The award-winning, web-based business journal run by the University of Pennsylvania’s Wharton School is launching its latest spinoff, this one with a focus on innovation in Israel.
Penn marked the launch of Israel Knowledge@Wharton  — a companion site to Knowledge@Wharton  — with an Oct. 12 program on campus. Lawrence Zicklin, an investment manager, philanthropist and New York University professor offered the keynote address on the impact of Israeli innovation.
Israel’s Consul General Yaron Sideman and Hillel director Rabbi Michael Uram also spoke.
The 13-year-old Knowledge@Wharton  site concentrates on disseminating business knowledge to a wide audience — it claims 2.1 million subscribers — and making Penn faculty research as accessible as possible.
Knowledge@Wharton  has created web portals in Portuguese, Chinese, Spanish and Arabic, as well as an English-language site that delves into business developments in India.
The Israeli-focused site, kw.wharton.upenn.edu/israel , is written in English.
Bruce Brownstein, who is overseeing Israel Knowledge@Wharton , said the goal is to let the global community know what’s going on regarding Israeli innovation, rather than educating Israelis about something they already know. In fact, Brownstein said, it would make more sense to translate the site into Portuguese or Chinese than Hebrew.
As an institution, Wharton has long cultivated strong ties with the Jewish state. A number of key faculty members are Israeli, as are a sizable number of students, particularly in the MBA program.

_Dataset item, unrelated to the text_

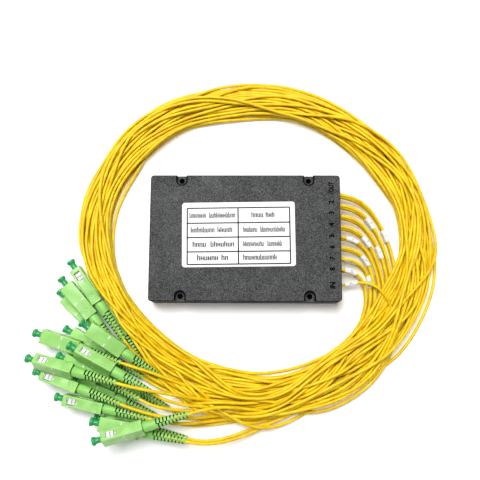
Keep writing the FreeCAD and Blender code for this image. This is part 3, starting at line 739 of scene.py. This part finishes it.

The leaders behind this site, including several faculty members, view it as a way to fulfill the school’s twin missions of disseminating information about business and highlighting ways that sound business decisions can benefit society. “Wharton wants to be a force for good,” Brownstein said. “We define that in three ways: innovation, globalization and socialization.”
That means that Israeli firms are coming up with ideas that not only make money but can improve people’s lives — be it in agriculture and food production, biological sciences or information technology, he said. For example, Brownstein said, at a time when drought is leading to hunger in numerous regions around the world, the drip irrigation method honed in Israel could reap untold benefits if it were widely replicated.
The 2009 book Start-Up Nation by Saul Singer and Dan Senor, an adviser to Mitt Romney’s presidential campaign, captured the story of Israeli innovation and generated a fair amount of publicity. But Brownstein and others said Israeli innovation is an ongoing, evolving story that can best be covered in real time in an online platform.
Knowledge@Wharton  employs a journalistic style and is run by Mukul Pandya, a business journalist who’s written for The New York Times, The Wall Street Journal and The Economist.
The Israel site will feature several in-depth stories per month. The first major pieces focus on water technology, since the lack of access to potable, sanitary water is a major issue in many developing nations and something that the Jewish state has confronted since its founding.
Jerry Wind, a co-founder of Israel Knowledge@Wharton  and director of Penn’s Center for Advanced Studies in Management, said that improving Israel’s image is not part of the mission, but it could be a welcome byproduct. “People will see the good in Israel and how the world is benefiting from Israel,” he said. “Without Israeli innovation, the quality of life of everyone in the world — our life — would not be as good. There is no cell phone in the world, there is no computer in the world, that does not rely on Israeli technology.”